The Creative Metaphor: The "Tug-of-War" Team
Hirsch proposes that the fluid is a team of two players running in opposite directions:
- Electrons: Tiny, negatively charged particles.
- Holes: "Missing" electrons in the atomic structure. Think of a hole like a bubble in a crowd. If people move left to fill a bubble, the bubble effectively moves right.
The Scenario:
Imagine a crowd of people (electrons) and empty spots (holes) in a stadium.
- The Electrons run OUT of the center toward the edge.
- The Holes (the empty spots) also move OUT toward the edge.
Why is this special?
- Charge: Since electrons are negative and holes act like positive charges, if they move out in equal numbers, the total charge remains zero. No explosion!
- Mass: Electrons have real mass. Holes are just "missing" mass. If an electron leaves, mass leaves. If a hole leaves, it means an electron entered to fill it, so mass enters. If they balance perfectly, the total weight of the metal doesn't change.
So, what is actually leaving?
Hirsch argues that while the real mass and charge stay balanced, the "Effective Mass" changes.
- Effective Mass is like how "heavy" a particle feels when it tries to move through a crowded room. In a normal metal, electrons are "dressed" in heavy coats (interactions with the atomic lattice), making them feel heavy and slow.
- When they become superconducting, they "undress." They shed their heavy coats.

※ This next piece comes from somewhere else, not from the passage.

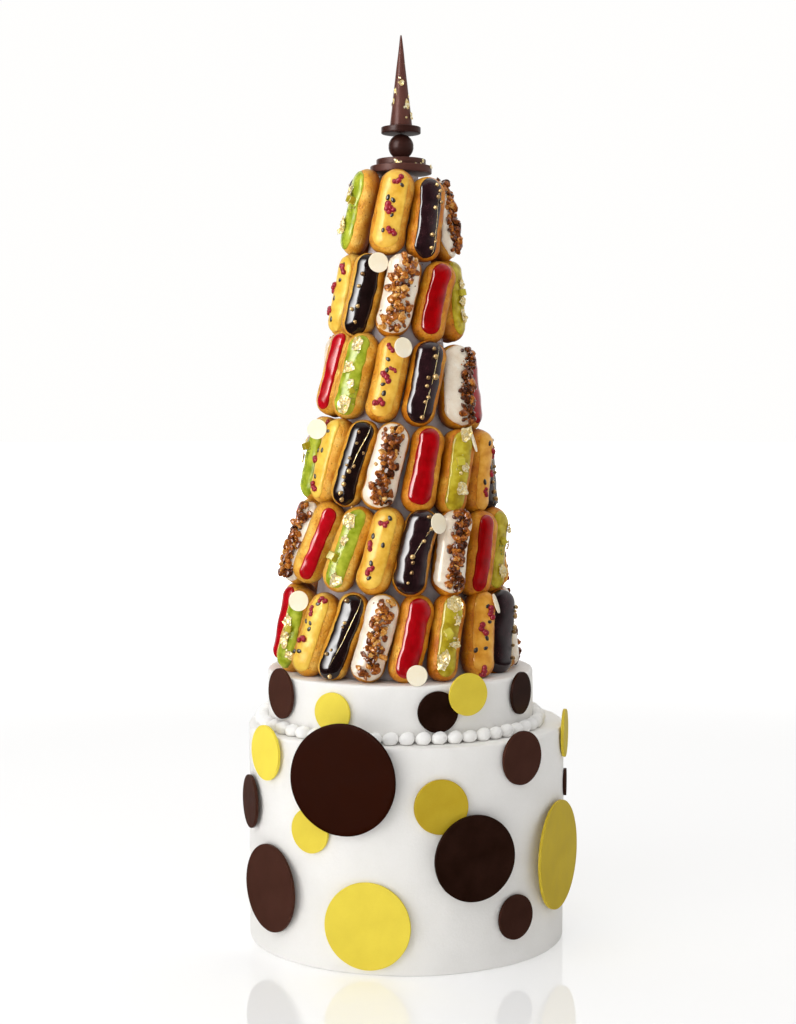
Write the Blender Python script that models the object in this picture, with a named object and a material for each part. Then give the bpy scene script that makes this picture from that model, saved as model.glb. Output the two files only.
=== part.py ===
# Eclair tower: six rings of small glazed eclairs leaning round a cone, topped by
# a turned chocolate finial, on a two-tier iced cake with flat round plaques.
# Metres, +Z up. The origin is the centre of the lower tier's underside, and the
# front of the tower faces -Y. Azimuth 0 is the front (-Y), positive towards +X.

import math

import bmesh
import bpy
from mathutils import Matrix, Vector
from mathutils.bvhtree import BVHTree

for ob in list(bpy.data.objects):
    bpy.data.objects.remove(ob, do_unlink=True)

# ------------------------------------------------------------------ dimensions
GAP = 0.0003                 # clearance between a piece and its neighbour

LOWER_R, LOWER_H = 0.1577, 0.2133
UPPER_R, UPPER_TOP = 0.1325, 0.2672
UPPER_X = -0.0060            # the upper tier sits a little left of the lower one
TIER_EDGE = 0.0026           # rounded icing edge
TIER_SIDES = 48

BEADS = 57                   # piped pearls at the foot of the upper tier
BEAD_W, BEAD_H, BEAD_WAIST = 0.0128, 0.0112, 0.70

TOWER_X = -0.0078            # axis of the cone
CONE_Z0, CONE_TOP = UPPER_TOP + GAP, 0.7545
CONE_R_REF, CONE_Z_REF, CONE_SLOPE = 0.0875, 0.3080, 0.1525
TILT = math.atan(CONE_SLOPE)

ECL_L = 0.0832               # eclair, tip to tip
ECL_OUT = 0.0152             # centre line to the top of the glaze
LEAN = math.radians(12.5)    # tops lean to the right, seen from outside
SECTION_SIDES = 7

# Each ring, from the bottom up: height of its middle, radius of the eclairs'
# centre lines, its own axis, sideways dip of the ring, width, and the azimuths.
# The front ones stand where they stand; the back ones share the rest evenly.
ROWS = {
    6: dict(z=0.3086, r=0.1035, x=-0.0100, dip=0.0000, w=0.0362, front=(-88, -68, -48, -30, -12, 7, 27, 49, 70), n=18),
    5: dict(z=0.3895, r=0.0925, x=-0.0080, dip=0.0035, w=0.0364, front=(-79, -57, -34, -12, 9, 33, 56, 78), n=16),
    4: dict(z=0.4695, r=0.0795, x=-0.0078, dip=0.0065, w=0.0352, front=(-77, -54, -32, -9, 17, 40, 66, 89), n=15),
    3: dict(z=0.5525, r=0.0635, x=-0.0078, dip=0.0070, w=0.0370, front=(-71, -41, -10, 22, 57, 88), n=11),
    2: dict(z=0.6335, r=0.0500, x=-0.0082, dip=0.0020, w=0.0362, front=(-78, -42, 0, 43, 81), n=9),
    1: dict(z=0.7155, r=0.0380, x=-0.0085, dip=0.0030, w=0.0372, front=(-71, -11, 44, 95), n=7),
}

# Finial: a turned stack of chocolate pieces.
FIN_X = -0.0055
DISC_LOW = (0.0305, 0.7580, 0.7650)      # radius, underside, top
DISC_MID = (0.0245, 0.7653, 0.7718)
BALL_R, BALL_Z = 0.01245, 0.7846
DISC_TOP = (0.0195, 0.7974, 0.8036)
SPIRE_R, SPIRE_Z0, SPIRE_Z1 = 0.0112, 0.8039, 0.8940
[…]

- The Result: The fluid flowing out carries away "heaviness." The metal becomes lighter (in terms of effective mass) and the electrons become faster and more agile.
The "Hole Superconductivity" Twist
Hirsch's theory relies on a specific idea: In the normal state, the current is carried mostly by "Holes" (bubbles), not electrons.
Think of it like a dance floor:
- Normal State: The dance floor is almost full. The "holes" (empty spots) are the ones moving around.
- Superconducting State: The dancers (electrons) suddenly decide to move to the center of the floor and dance in a perfect circle. The "holes" are pushed to the edge.
This movement pushes the magnetic field lines out with them, just like a conveyor belt pushing a box.
Why This Matters (The "So What?")
Hirsch argues that the standard theory (BCS) ignores the laws of motion and fluid dynamics.
- Conservation of Momentum: If the magnetic field is pushed out, something must push back. Hirsch explains how the metal itself might start to rotate slightly to balance the momentum, something the standard theory struggles to explain.
- No Heat Loss: Because this is a smooth, fluid-like motion (like a perfect river), it happens without friction or heat generation. This explains why the process is reversible and efficient.
- Experimental Proof: He points out that experiments on high-temperature superconductors show that the electrons do get "lighter" (lower effective mass) when they become superconducting, which matches his prediction but contradicts the old theory.
Summary in One Sentence
The Meissner effect isn't a quantum magic trick where magnetic fields vanish; it's a physical process where a "perfect fluid" made of balancing electrons and holes flows outward, dragging the magnetic field lines with it like a river carrying leaves, while simultaneously shedding their "heavy coats" to become super-fast.